Fig. 3 Boxplots of soil temperature differences in four layers (surface: 0-10 cm; subsurface: 10-40 cm; layer-3: 40-100 cm; layer-4: 100-200 cm) in the TP in coupled (blue; WRF-SOM minus WRF-CTL) and offline (black; LSM-SOM minus LSM-CTL) simulations, binned into four classes according to surface SOM mass content. In the figure, the abscissa represents the variation range of SOM mass content in the surface layer, and the ordinate represents the difference of soil temperature simulation value between tests considering and not considering SOM (the former minus the latter). Figures a-d shows the difference of soil temperature in surface layer, subsurface layer, layer-3 and layer-4 respectively. Compared with coupled simulation, offline simulation overestimates the cooling effect of plateau SOM on deep soil because it does not consider atmospheric feedback.
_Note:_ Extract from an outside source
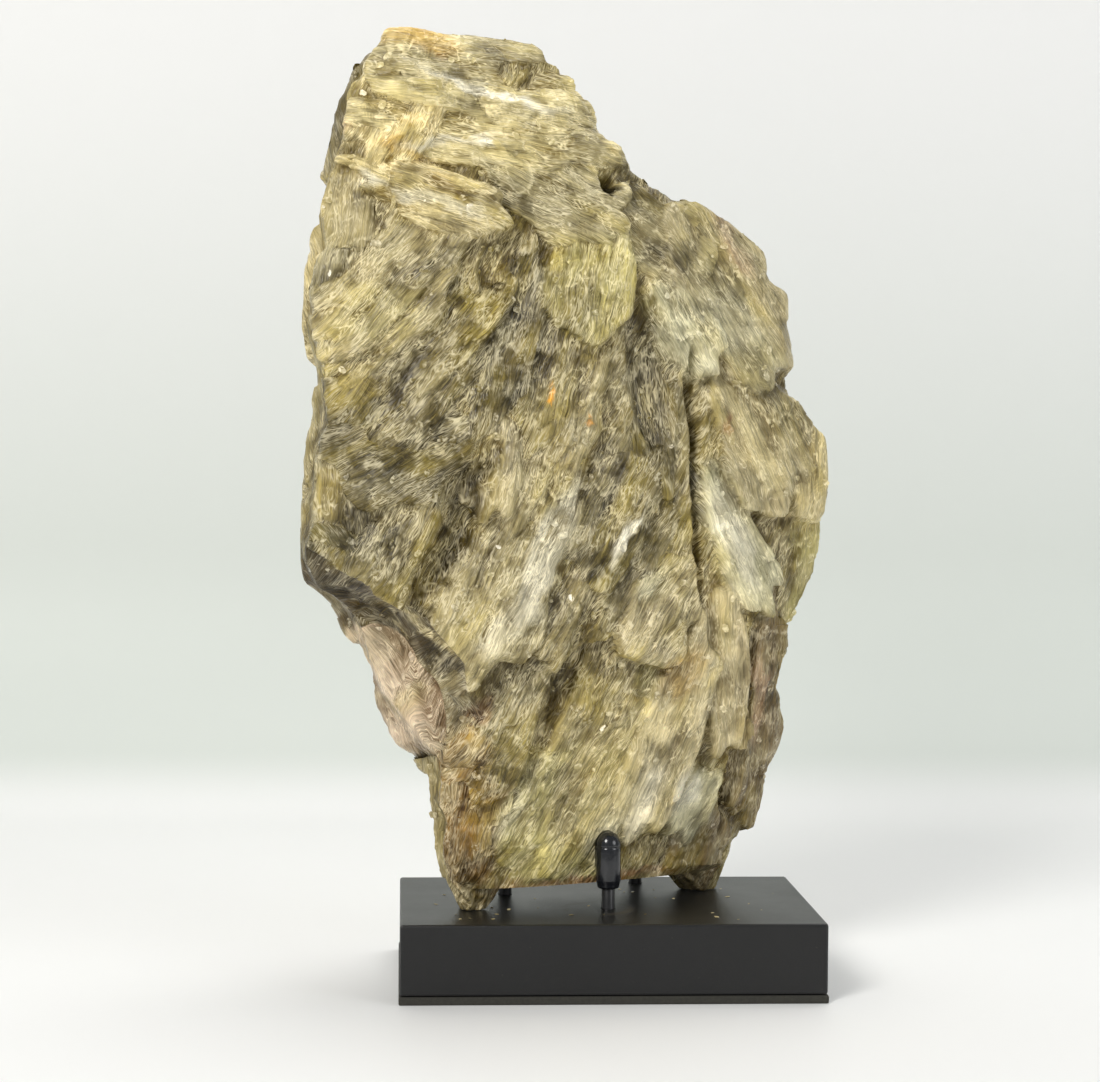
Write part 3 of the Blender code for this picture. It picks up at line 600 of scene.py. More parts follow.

The related research has been published in Journal of Hydrometeorology as an article titled “Land–Atmosphere Feedbacks Weaken the Cooling Effect of Soil Organic Matter Property toward Deep Soil on the Eastern Tibetan Plateau”. Doctoral candidate Sun Jing of the DESS, Tsinghua University is the first author of the paper, and Professor Yang Kun of the DESS is the corresponding author. Other co-authors include Associate Professor Lu Hui of the DESS, Tsinghua University, Special Research Assistant Zhou Xu, Researcher Li Xin and Associate Professor Chen Yingying of the Institute of Tibetan Plateau Research, Chinese Academy of Sciences, Professor Guo Weidong of Nanjing University and Associate Professor Jonathon S. Wright of the DESS, Tsinghua University. This work was supported by National Key Research and Development Program of China (Grant 2018YFA0605400) and Basic Science Center for Tibetan Plateau Earth System (BCTPES; NSFC project 41988101).